In the Law, God made provisions for the widow and fatherless, for the poor and the stranger.  It was forbidden for the Israelites to harvest all the crops which grew in their field so those without an inheritance could gather food for their survival.  All the crops produced in their fields was a gift of God, and He gave them enough to spare.  God was a generous Father for  His people, and through them He would bless the fatherless.  Those whose husbands had died would find practical needs met by God through the people He had betrothed to Himself.  The children of Israel had experienced poverty as foreigners in Egypt, and they were called to remember their humble beginnings so they might retain humility.

Further on God said in Leviticus 19:18, "You shall not take vengeance, nor bear any grudge against the children of your people, but you shall love your neighbour as yourself: I am the LORD."  The children of God were to consider the needs of others and love them without bitterness or resentment.  The measure of their kindness to others was according to the preference we naturally extend to ourselves.  When Jesus came, He immeasurably increased the standard we ought to follow, for He said in John 15:12:  "This is My commandment, that you love one another as I have loved you."  The love of God expressed through Christ's life and demonstrated in His death is beyond measure, and only through the power of the Holy Spirit can we begin to fulfil His glorious command.  As we have freely received from God we are to freely give to God and others.

James 1:27 reads, "Pure and undefiled religion before God and the Father is this: to visit orphans and widows in their trouble, and to keep oneself unspotted from the world."  Jesus has come to us, and it is fitting we would visit those who are in trouble, motivated by the love Jesus has given us.  God has shown His love to us practically by meeting our spiritual and temporal needs, and we too can show the protective and providing love of a husband and father to those God brings across our path.  God does not change, but may we be changed into His loving likeness, willing to sacrifice and give for the benefit of others and the glory of our God.

01 May 2017

Black and Whites

Yesterday during the discipleship course I am leading we discussed a message delivered by a precious sister in Christ, Corrie Ten Boom.  Once when she was being interrogated in the concentration camp Ravensbruck about her "misdeeds," her judge showed her "dangerous" papers which contained damning evidence of her efforts to save Jews.  When she realised the papers had particulars of people she loved and wanted to protect, she said she had nothing to say about them.  She was elated when the man opened the grate and threw all the papers into the stove.  All the handwriting which condemned her and others was gone without a trace, and how grateful she was.

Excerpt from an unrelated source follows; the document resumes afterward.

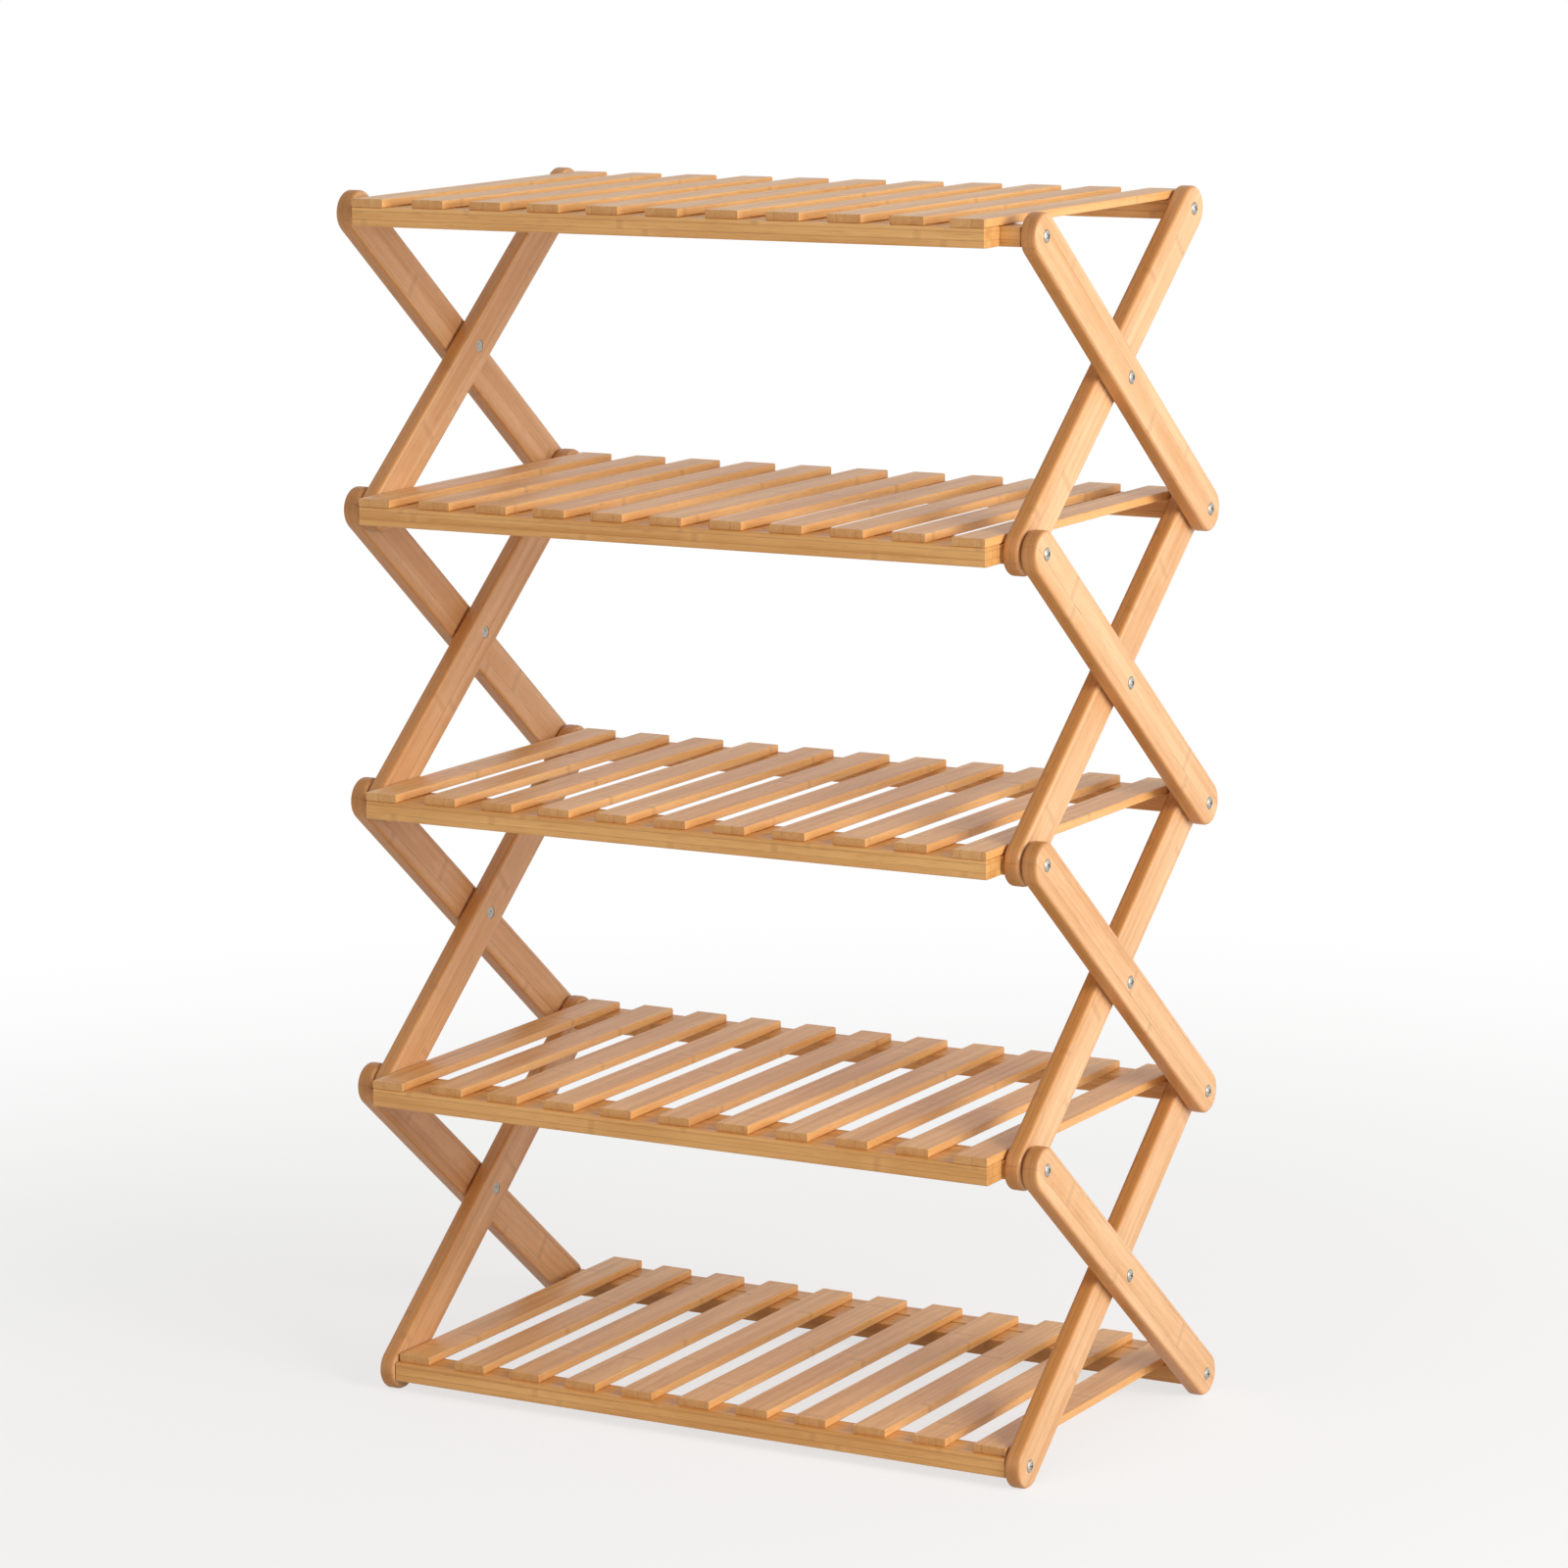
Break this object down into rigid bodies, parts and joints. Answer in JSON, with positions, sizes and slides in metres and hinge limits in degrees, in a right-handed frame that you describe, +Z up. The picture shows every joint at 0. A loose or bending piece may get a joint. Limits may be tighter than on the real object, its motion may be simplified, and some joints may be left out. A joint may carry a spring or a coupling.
{
  "type": "folding slatted shoe rack",
  "caption": "Free-standing folding shoe rack: slatted bamboo shelves stacked on crossed scissor legs, joined by round-headed screws, that folds flat front to back.",
  "frame": {"origin": "on the floor, midway between the four feet", "axes": "+Z up, -Y the front, +X the right-hand side seen from the front"},
  "size_m": [0.5592, 0.33, 0.879],
  "materials": {
    "leg_bamboo": "clear satin varnish over laminated bamboo, light honey",
    "bar_bamboo": "clear satin varnish over laminated bamboo, honey",
    "slat_bamboo": "clear satin varnish over split bamboo strip, honey",
    "screw_steel": "zinc plated steel, dull bright",
    "washer_steel": "zinc plated steel, dull",
    "nail_steel": "bright drawn steel"
  },
  "bodies": {
    "root": {"tier_1_back_bar": "bar_bamboo", "tier_1_back_screws": "screw_steel"},
    "outer_frame_1": {"level_1_outer_leg_left": "leg_bamboo", "level_1_outer_leg_right": "leg_bamboo", "level_1_washers": "washer_steel", "level_1_crossing_rivets": "screw_steel", "tier_2_front_bar": "bar_bamboo", "tier_2_front_screws": "screw_steel"},
    "inner_frame_1": {"level_1_inner_leg_left": "leg_bamboo", "level_1_inner_leg_right": "leg_bamboo"},
    "outer_frame_2": {"level_2_outer_leg_left": "leg_bamboo", "level_2_outer_leg_right": "leg_bamboo", "level_2_washers": "washer_steel", "level_2_crossing_rivets": "screw_steel", "tier_3_front_bar": "bar_bamboo", "tier_3_front_screws": "screw_steel"},
    "inner_frame_2": {"level_2_inner_leg_left": "leg_bamboo", "level_2_inner_leg_right": "leg_bamboo"},
    "outer_frame_3": {"level_3_outer_leg_left": "leg_bamboo", "level_3_outer_leg_right": "leg_bamboo", "level_3_washers": "washer_steel", "level_3_crossing_rivets": "screw_steel", "tier_4_front_bar": "bar_bamboo", "tier_4_front_screws": "screw_steel"},
    "inner_frame_3": {"level_3_inner_leg_left": "leg_bamboo", "level_3_inner_leg_right": "leg_bamboo"},
    "outer_frame_4": {"level_4_outer_leg_left": "leg_bamboo", "level_4_outer_leg_right": "leg_bamboo", "level_4_washers": "washer_steel", "level_4_crossing_rivets": "screw_steel", "tier_5_front_bar": "bar_bamboo", "tier_5_front_screws": "screw_steel"},
    "inner_frame_4": {"level_4_inner_leg_left": "leg_bamboo", "level_4_inner_leg_right": "leg_bamboo"},
    "shelf_1": {"tier_1_front_bar": "bar_bamboo", "tier_1_front_screws": "screw_steel", "tier_1_batten": "bar_bamboo", "tier_1_slats": "slat_bamboo", "tier_1_nails": "nail_steel"},
    "shelf_2": {"tier_2_back_bar": "bar_bamboo", "tier_2_back_screws": "screw_steel", "tier_2_batten": "bar_bamboo", "tier_2_slats": "slat_bamboo", "tier_2_nails": "nail_steel"},
    "shelf_3": {"tier_3_back_bar": "bar_bamboo", "tier_3_back_screws": "screw_steel", "tier_3_batten": "bar_bamboo", "tier_3_slats": "slat_bamboo", "tier_3_nails": "nail_steel"},
    "shelf_4": {"tier_4_back_bar": "bar_bamboo", "tier_4_back_screws": "screw_steel", "tier_4_batten": "bar_bamboo", "tier_4_slats": "slat_bamboo", "tier_4_nails": "nail_steel"},
    "shelf_5": {"tier_5_back_bar": "bar_bamboo", "tier_5_back_screws": "screw_steel", "tier_5_batten": "bar_bamboo", "tier_5_slats": "slat_bamboo", "tier_5_nails": "nail_steel"}
  },
  "joints": [
    {"name": "fold", "type": "hinge", "parent": "outer_frame_1", "child": "inner_frame_1", "pos_m": [0, 0, 0.121], "axis": [1, 0, 0], "range_deg": [0, 89]},
    {"name": "base_bar_hinge", "type": "hinge", "parent": "root", "child": "outer_frame_1", "pos_m": [0, 0.129, 0.015], "axis": [-1, 0, 0], "range_deg": [0, 44.5]},
    {"name": "tier_2_front_pivot", "type": "hinge", "parent": "outer_frame_1", "child": "inner_frame_2", "pos_m": [0, -0.129, 0.227], "axis": [-1, 0, 0], "range_deg": [-89, 0]},
    {"name": "level_2_crossing", "type": "hinge", "parent": "inner_frame_2", "child": "outer_frame_2", "pos_m": [0, 0, 0.333], "axis": [-1, 0, 0], "range_deg": [0, 89]},
    {"name": "tier_3_front_pivot", "type": "hinge", "parent": "outer_frame_2", "child": "inner_frame_3", "pos_m": [0, -0.129, 0.439], "axis": [-1, 0, 0], "range_deg": [-89, 0]},
    {"name": "level_3_crossing", "type": "hinge", "parent": "inner_frame_3", "child": "outer_frame_3", "pos_m": [0, 0, 0.545], "axis": [-1, 0, 0], "range_deg": [0, 89]},
    {"name": "tier_4_front_pivot", "type": "hinge", "parent": "outer_frame_3", "child": "inner_frame_4", "pos_m": [0, -0.129, 0.651], "axis": [-1, 0, 0], "range_deg": [-89, 0]},
    {"name": "level_4_crossing", "type": "hinge", "parent": "inner_frame_4", "child": "outer_frame_4", "pos_m": [0, 0, 0.757], "axis": [-1, 0, 0], "range_deg": [0, 89]},
    {"name": "tier_1_shelf_hinge", "type": "hinge", "parent": "inner_frame_1", "child": "shelf_1", "pos_m": [0, -0.129, 0.015], "axis": [-1, 0, 0], "range_deg": [-44.5, 0]},
    {"name": "tier_2_shelf_hinge", "type": "hinge", "parent": "inner_frame_1", "child": "shelf_2", "pos_m": [0, 0.129, 0.227], "axis": [-1, 0, 0], "range_deg": [0, 133.5]},
    {"name": "tier_3_shelf_hinge", "type": "hinge", "parent": "inner_frame_2", "child": "shelf_3", "pos_m": [0, 0.129, 0.439], "axis": [-1, 0, 0], "range_deg": [0, 133.5]},
    {"name": "tier_4_shelf_hinge", "type": "hinge", "parent": "inner_frame_3", "child": "shelf_4", "pos_m": [0, 0.129, 0.651], "axis": [-1, 0, 0], "range_deg": [0, 133.5]},
    {"name": "tier_5_shelf_hinge", "type": "hinge", "parent": "inner_frame_4", "child": "shelf_5", "pos_m": [0, 0.129, 0.863], "axis": [-1, 0, 0], "range_deg": [0, 133.5]}
  ],
  "couplings": [
    {"joint": "base_bar_hinge", "follows": "fold", "ratio": 0.5},
    {"joint": "tier_2_front_pivot", "follows": "fold", "ratio": -1},
    {"joint": "level_2_crossing", "follows": "fold", "ratio": 1},
    {"joint": "tier_3_front_pivot", "follows": "fold", "ratio": -1},
    {"joint": "level_3_crossing", "follows": "fold", "ratio": 1},
    {"joint": "tier_4_front_pivot", "follows": "fold", "ratio": -1},
    {"joint": "level_4_crossing", "follows": "fold", "ratio": 1},
    {"joint": "tier_1_shelf_hinge", "follows": "fold", "ratio": -0.5},
    {"joint": "tier_2_shelf_hinge", "follows": "fold", "ratio": 1.5},
    {"joint": "tier_3_shelf_hinge", "follows": "fold", "ratio": 1.5},
    {"joint": "tier_4_shelf_hinge", "follows": "fold", "ratio": 1.5},
    {"joint": "tier_5_shelf_hinge", "follows": "fold", "ratio": 1.5}
  ]
}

Later in her life, Corrie spoke with her biographer about a troubling incident which filled her with resentment and bitterness - which did not involved the Gestapo or concentration camps - but a mean thing done by fellow Christians.  When the biographer gently probed concerning how the situation had been resolved Corrie said gladly, "It has been forgiven and forgotten and I will not speak about it anymore."  Her friend continued to dig about how the offending party had been since.  "They take it easy," Corrie offered.  "They simply say they have not done it.  They can say that, but I have everything in black and white in the letters they have written me."  "What?" said her friend in surprise. "Say, where are your sins?  You have said that when you brought your sin to the LORD, He has thrown them into the depths of the sea with a sign that says "No Fishing Allowed," and for the sins of your friends you have black and whites?  O LORD, give Corrie the grace to burn all the black and whites of sins of others as a well-smelling sacrifice to you."  And she did.  She exhorted her listeners, "You can't forgive and I can't either, but Jesus can."

From her talk there are indicators which help us know if we have truly forgiven others from the heart as Jesus has forgiven us.  The first is when we intentionally free others from the burden of guilt of their wrongdoing in light of how Jesus has lovingly forgiven us.  This is illustrated in the parable Jesus told of the servant who owed his master an enormous debt.  He fell down at his master's feet and begged for mercy.  His master had compassion on him and loosed him from the debt, forgiving all.  Another way we work towards forgiveness is to refuse to ruminate on how we have been wronged and wallowing in self-pity.  Bad feelings and resentment are signs we have yet to fully forgive others.  We take critical ground in forgiveness when we never again feel the need to mention - to the offender or to others - the situation in detail.  In her message Corrie never laid out exactly what had happened or who had done it, but how God used it to change her.  A negative was thus made positive.  Finally, we must burn our "black and whites," even destroying evidence we would use to prove others wrong or to protect ourselves in the future.  Corrie had forgiven her "friends" in her heart, but burning those black and whites was the final nail driven home into the coffin of unforgiveness.

How about you?  Have you black and whites?  Perhaps it is time to pertinently delete those old emails, burn those hurtful letters, or decide that you will never recount that story you tell about how you were wronged or betrayed by those you trusted.  Praise the LORD God does not have a secret stash of the evidence of our sin, just waiting for an opportunity to throw it in our face.  He has taken all our sins and put them as far from us as the east is from the west.  Like Jesus on the cross we can say with compassion, "Father, forgive them - even if they know what they are doing."  If we refuse to forgive others after receiving such great forgiveness from God, we torture ourselves needlessly (Matthew 18:34-35).  Let us love and forgive our enemies, even when they are brethren.